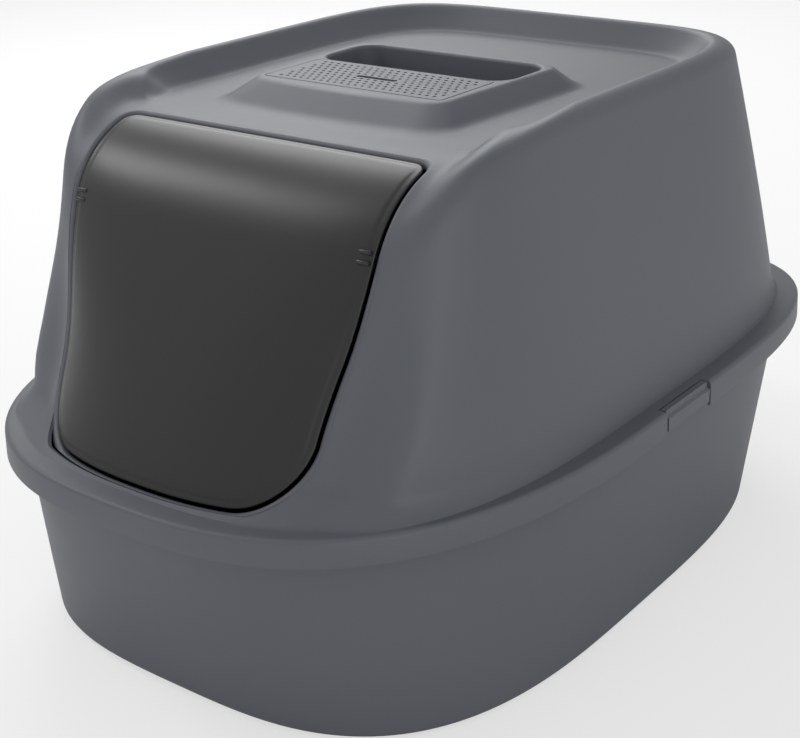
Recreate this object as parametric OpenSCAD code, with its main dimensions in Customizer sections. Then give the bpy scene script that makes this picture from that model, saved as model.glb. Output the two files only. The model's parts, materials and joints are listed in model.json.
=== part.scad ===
// Hooded litter box with a smoked swing door
// The origin is the centre of the footprint on the floor. X is to the right seen from the front, Y to the back.

/* [Overall size] */
// Width across the skirt
box_w = 381; // [340:1:420]
// Length across the skirt, front to back
box_l = 560; // [520:1:600]
// Height of the crest above the floor
crest_z = 320; // [310:1:330]
// Height of the sunk top panel
panel_z = 304; // [300:1:306]

/* [Tray and skirt] */
// Height of the ledge round the foot of the hood
ledge_z = 137; // [134:1:140]
// Depth of the skirt below the ledge
skirt_h = 16; // [14:1:18]
// Distance from the skirt in to the hood wall at the sides
ledge_side = 13.5; // [12:0.5:15]
// Distance from the skirt in to the hood wall at the front and back
ledge_end = 10; // [9:1:12]
// Draft of the tray wall at the sides
tray_draft_side = 2; // [1:1:5]
// Draft of the tray wall at the front
tray_draft_front = 21; // [16:1:26]
// Draft of the tray wall at the back
tray_draft_back = 48; // [36:1:54]
// Wall thickness of the tray and the hood
wall = 2.8; // [2.4:0.1:3.2]

/* [Hood form] */
// How far forward of the middle the box is widest
widest_y = -19; // [-24:1:-14]
// Half width at the crest
crest_half_w = 151; // [148:0.5:154]
// Place of the back of the crest
crest_back_y = 186; // [180:1:190]
// Place where the curved front runs into the top panel
brow_y = -122; // [-124:1:-120]
// Radius of the curved top of the front
brow_r = 78; // [76:1:80]
// Set back of the front wall for each millimetre of height
front_lean = 0.56; // [0.55:0.01:0.57]

/* [Doorway] */
// Half width of the doorway at the top
doorway_top_w = 111; // [110.5:0.5:111]
// Half width of the doorway low down
doorway_low_w = 108; // [104:0.5:109]
// Radius of the lower corners of the doorway
doorway_r = 28; // [20:1:34]
// Place of the back edge of the doorway on the top
doorway_back_y = -134; // [-138:1:-132]
// Gap round the door
door_gap = 3; // [2.5:0.1:3.5]
// Thickness of the door
door_t = 2.6; // [2.2:0.1:3]

/* [Door pivot] */
// Place of the pivot, front to back
pivot_y = -171.5; // [-172:0.5:-171]
// Height of the pivot
pivot_z = 265; // [264:0.5:266]
// Radius of the pivot pegs
peg_r = 3.5; // [3:0.1:4]
// Running clearance of pegs and pins in their bores
running_gap = 0.08; // [0.05:0.01:0.1]

/* [Side clips] */
// Place of the clips, front to back
clip_y = 12; // [0:1:20]
// Length of a clip
clip_l = 52; // [44:1:56]
// Radius of the clip pins
clip_pin_r = 1.4; // [1.3:0.1:1.5]

/* [Filter housing] */
// Half width of the rim of the housing at its front
housing_front_w = 72; // [68:1:76]
// Half width of the rim of the housing at its back
housing_back_w = 80; // [76:1:84]
// Place of the front of the rim
housing_front_y = -76; // [-80:1:-72]
// Place of the back of the rim
housing_back_y = 47; // [42:1:50]
// Spread of the sloped sides of the housing
housing_spread = 13; // [10:1:15]
// Height of the rim of the housing
housing_z = 316; // [314:1:318]
// Pitch of the holes in the cover
hole_pitch = 5.2; // [4.8:0.1:6]
// Radius of the holes in the cover
hole_r = 1.2; // [1:0.1:1.4]

/* [Hidden] */

// Points in a quarter of a plan outline
quarter = 13;
ring_n = 4 * quarter;
rim_half = box_w / 2;
front_reach = box_l / 2 + widest_y;
back_reach = box_l / 2 - widest_y;
skirt_z = ledge_z - skirt_h;
graphite = [0.36, 0.38, 0.41];
smoke = [0.16, 0.16, 0.17, 0.75];
carbon = [0.07, 0.07, 0.08];

// A plan outline: a rounded oblong with its own roundness at the front and at the back
function power(u, n) = sign(u) * pow(abs(u), 2 / n);
function plan_point(k, half_w, front, back, n_front, n_back) =
    let (turn = 90 * k / quarter)
    let (at_back = sin(turn) >= 0)
    let (n = at_back ? n_back : n_front)
    [half_w * power(cos(turn), n), widest_y + (at_back ? back : front) * power(sin(turn), n)];
function plan_ring(half_w, front, back, n_front, n_back, z) =
    [for (k = [0:ring_n - 1]) let (p = plan_point(k, half_w, front, back, n_front, n_back)) [p.x, p.y, z]];

// A closed skin through a list of outlines, capped at its first and its last
module skin(rings) {
    last = len(rings) - 1;
    points = [for (ring = rings) each ring];
    bottom = [[for (i = [0:ring_n - 1]) i]];
    top = [[for (i = [ring_n - 1:-1:0]) last * ring_n + i]];
    sides = [for (r = [0:last - 1], i = [0:ring_n - 1])
        let (j = (i + 1) % ring_n, a = r * ring_n, b = a + ring_n)
        each [[a + i, b + i, b + j], [a + i, b + j, a + j]]];
    polyhedron(points, concat(bottom, sides, top));
}

// The skirt and the rim follow one outline, set in by some distance
skirt_n_front = 2.67;
skirt_n_back = 4.04;
function rim_ring(inset, z) =
    plan_ring(rim_half - inset, front_reach - inset, back_reach - inset, skirt_n_front, skirt_n_back, z);

// The wall of the tray, drafted in towards the floor
tray_top_inset = 11;
tray_top_z = ledge_z - wall;
function tray_ring(inset, z) =
    let (low = 1 - z / tray_top_z, i = tray_top_inset + inset)
    plan_ring(rim_half - i - tray_draft_side * low, front_reach - i - tray_draft_front * low,
              back_reach - i - tray_draft_back * low, skirt_n_front + 0.15 * low, skirt_n_back - 1.1 * low, z);

tray_floor = 3;
lip_inset = 4.4;
lip_t = 2;
lip_h = 9;
foot_r = 7;

module tray_shell() {
    fillet = [for (a = [0:30:60]) [foot_r * (1 - sin(a)), foot_r * (1 - cos(a))]];
    outer = [for (f = fillet) tray_ring(f[0], f[1])];
    inner = [for (f = fillet) tray_ring(wall + f[0], tray_floor + f[1])];
    rim = [
        tray_ring(0, foot_r),
        tray_ring(0, tray_top_z - 3),
        rim_ring(lip_inset + lip_t, tray_top_z - 2.4),
        rim_ring(lip_inset + lip_t, tray_top_z - lip_h),
        rim_ring(lip_inset, tray_top_z - lip_h),
        rim_ring(lip_inset, tray_top_z - 0.6),
        rim_ring(lip_inset + 0.8, tray_top_z),
        tray_ring(wall, tray_top_z),
        tray_ring(wall, tray_floor + foot_r)
    ];
    skin(concat(outer, rim, [for (k = [len(inner) - 1:-1:0]) inner[k]]));
}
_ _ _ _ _
*Work to complete:* Would you give the material above again, complete and exact?

*Written answer:*
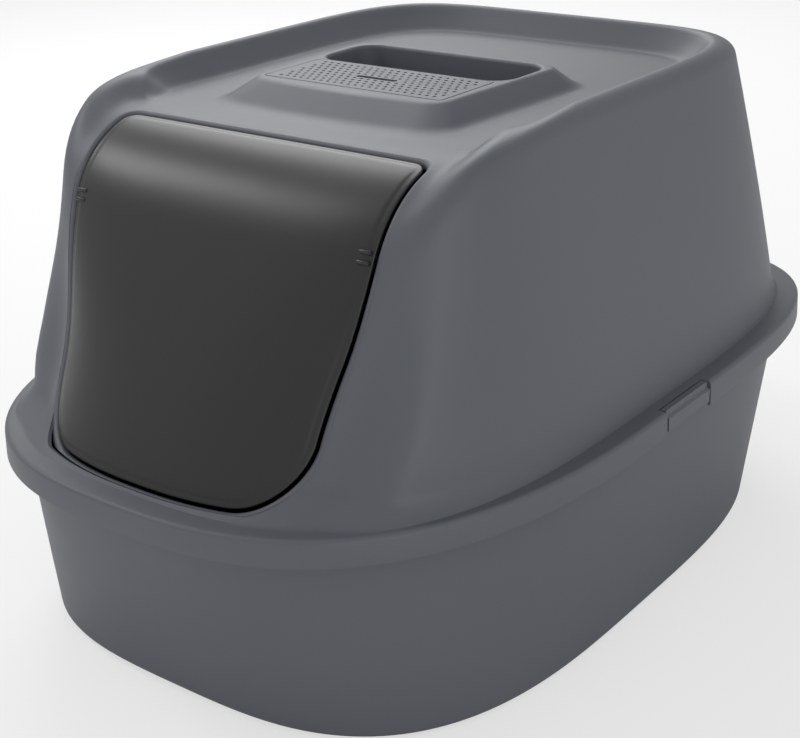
Recreate this object as parametric OpenSCAD code, with its main dimensions in Customizer sections. Then give the bpy scene script that makes this picture from that model, saved as model.glb. Output the two files only. The model's parts, materials and joints are listed in model.json.
=== part.scad ===
// Hooded litter box with a smoked swing door
// The origin is the centre of the footprint on the floor. X is to the right seen from the front, Y to the back.

/* [Overall size] */
// Width across the skirt
box_w = 381; // [340:1:420]
// Length across the skirt, front to back
box_l = 560; // [520:1:600]
// Height of the crest above the floor
crest_z = 320; // [310:1:330]
// Height of the sunk top panel
panel_z = 304; // [300:1:306]

/* [Tray and skirt] */
// Height of the ledge round the foot of the hood
ledge_z = 137; // [134:1:140]
// Depth of the skirt below the ledge
skirt_h = 16; // [14:1:18]
// Distance from the skirt in to the hood wall at the sides
ledge_side = 13.5; // [12:0.5:15]
// Distance from the skirt in to the hood wall at the front and back
ledge_end = 10; // [9:1:12]
// Draft of the tray wall at the sides
tray_draft_side = 2; // [1:1:5]
// Draft of the tray wall at the front
tray_draft_front = 21; // [16:1:26]
// Draft of the tray wall at the back
tray_draft_back = 48; // [36:1:54]
// Wall thickness of the tray and the hood
wall = 2.8; // [2.4:0.1:3.2]

/* [Hood form] */
// How far forward of the middle the box is widest
widest_y = -19; // [-24:1:-14]
// Half width at the crest
crest_half_w = 151; // [148:0.5:154]
// Place of the back of the crest
crest_back_y = 186; // [180:1:190]
// Place where the curved front runs into the top panel
brow_y = -122; // [-124:1:-120]
// Radius of the curved top of the front
brow_r = 78; // [76:1:80]
// Set back of the front wall for each millimetre of height
front_lean = 0.56; // [0.55:0.01:0.57]

/* [Doorway] */
// Half width of the doorway at the top
doorway_top_w = 111; // [110.5:0.5:111]
// Half width of the doorway low down
doorway_low_w = 108; // [104:0.5:109]
// Radius of the lower corners of the doorway
doorway_r = 28; // [20:1:34]
// Place of the back edge of the doorway on the top
doorway_back_y = -134; // [-138:1:-132]
// Gap round the door
door_gap = 3; // [2.5:0.1:3.5]
// Thickness of the door
door_t = 2.6; // [2.2:0.1:3]

/* [Door pivot] */
// Place of the pivot, front to back
pivot_y = -171.5; // [-172:0.5:-171]
// Height of the pivot
pivot_z = 265; // [264:0.5:266]
// Radius of the pivot pegs
peg_r = 3.5; // [3:0.1:4]
// Running clearance of pegs and pins in their bores
running_gap = 0.08; // [0.05:0.01:0.1]

/* [Side clips] */
// Place of the clips, front to back
clip_y = 12; // [0:1:20]
// Length of a clip
clip_l = 52; // [44:1:56]
// Radius of the clip pins
clip_pin_r = 1.4; // [1.3:0.1:1.5]

/* [Filter housing] */
// Half width of the rim of the housing at its front
housing_front_w = 72; // [68:1:76]
// Half width of the rim of the housing at its back
housing_back_w = 80; // [76:1:84]
// Place of the front of the rim
housing_front_y = -76; // [-80:1:-72]
// Place of the back of the rim
housing_back_y = 47; // [42:1:50]
// Spread of the sloped sides of the housing
housing_spread = 13; // [10:1:15]
// Height of the rim of the housing
housing_z = 316; // [314:1:318]
// Pitch of the holes in the cover
hole_pitch = 5.2; // [4.8:0.1:6]
// Radius of the holes in the cover
hole_r = 1.2; // [1:0.1:1.4]

/* [Hidden] */

// Points in a quarter of a plan outline
quarter = 13;
ring_n = 4 * quarter;
rim_half = box_w / 2;
front_reach = box_l / 2 + widest_y;
back_reach = box_l / 2 - widest_y;
skirt_z = ledge_z - skirt_h;
graphite = [0.36, 0.38, 0.41];
smoke = [0.16, 0.16, 0.17, 0.75];
carbon = [0.07, 0.07, 0.08];

// A plan outline: a rounded oblong with its own roundness at the front and at the back
function power(u, n) = sign(u) * pow(abs(u), 2 / n);
function plan_point(k, half_w, front, back, n_front, n_back) =
    let (turn = 90 * k / quarter)
    let (at_back = sin(turn) >= 0)
    let (n = at_back ? n_back : n_front)
    [half_w * power(cos(turn), n), widest_y + (at_back ? back : front) * power(sin(turn), n)];
function plan_ring(half_w, front, back, n_front, n_back, z) =
    [for (k = [0:ring_n - 1]) let (p = plan_point(k, half_w, front, back, n_front, n_back)) [p.x, p.y, z]];

// A closed skin through a list of outlines, capped at its first and its last
module skin(rings) {
    last = len(rings) - 1;
    points = [for (ring = rings) each ring];
    bottom = [[for (i = [0:ring_n - 1]) i]];
    top = [[for (i = [ring_n - 1:-1:0]) last * ring_n + i]];
    sides = [for (r = [0:last - 1], i = [0:ring_n - 1])
        let (j = (i + 1) % ring_n, a = r * ring_n, b = a + ring_n)
        each [[a + i, b + i, b + j], [a + i, b + j, a + j]]];
    polyhedron(points, concat(bottom, sides, top));
}

// The skirt and the rim follow one outline, set in by some distance
skirt_n_front = 2.67;
skirt_n_back = 4.04;
function rim_ring(inset, z) =
    plan_ring(rim_half - inset, front_reach - inset, back_reach - inset, skirt_n_front, skirt_n_back, z);

// The wall of the tray, drafted in towards the floor
tray_top_inset = 11;
tray_top_z = ledge_z - wall;
function tray_ring(inset, z) =
    let (low = 1 - z / tray_top_z, i = tray_top_inset + inset)
    plan_ring(rim_half - i - tray_draft_side * low, front_reach - i - tray_draft_front * low,
              back_reach - i - tray_draft_back * low, skirt_n_front + 0.15 * low, skirt_n_back - 1.1 * low, z);

tray_floor = 3;
lip_inset = 4.4;
lip_t = 2;
lip_h = 9;
foot_r = 7;

module tray_shell() {
    fillet = [for (a = [0:30:60]) [foot_r * (1 - sin(a)), foot_r * (1 - cos(a))]];
    outer = [for (f = fillet) tray_ring(f[0], f[1])];
    inner = [for (f = fillet) tray_ring(wall + f[0], tray_floor + f[1])];
    rim = [
        tray_ring(0, foot_r),
        tray_ring(0, tray_top_z - 3),
        rim_ring(lip_inset + lip_t, tray_top_z - 2.4),
        rim_ring(lip_inset + lip_t, tray_top_z - lip_h),
        rim_ring(lip_inset, tray_top_z - lip_h),
        rim_ring(lip_inset, tray_top_z - 0.6),
        rim_ring(lip_inset + 0.8, tray_top_z),
        tray_ring(wall, tray_top_z),
        tray_ring(wall, tray_floor + foot_r)
    ];
    skin(concat(outer, rim, [for (k = [len(inner) - 1:-1:0]) inner[k]]));
}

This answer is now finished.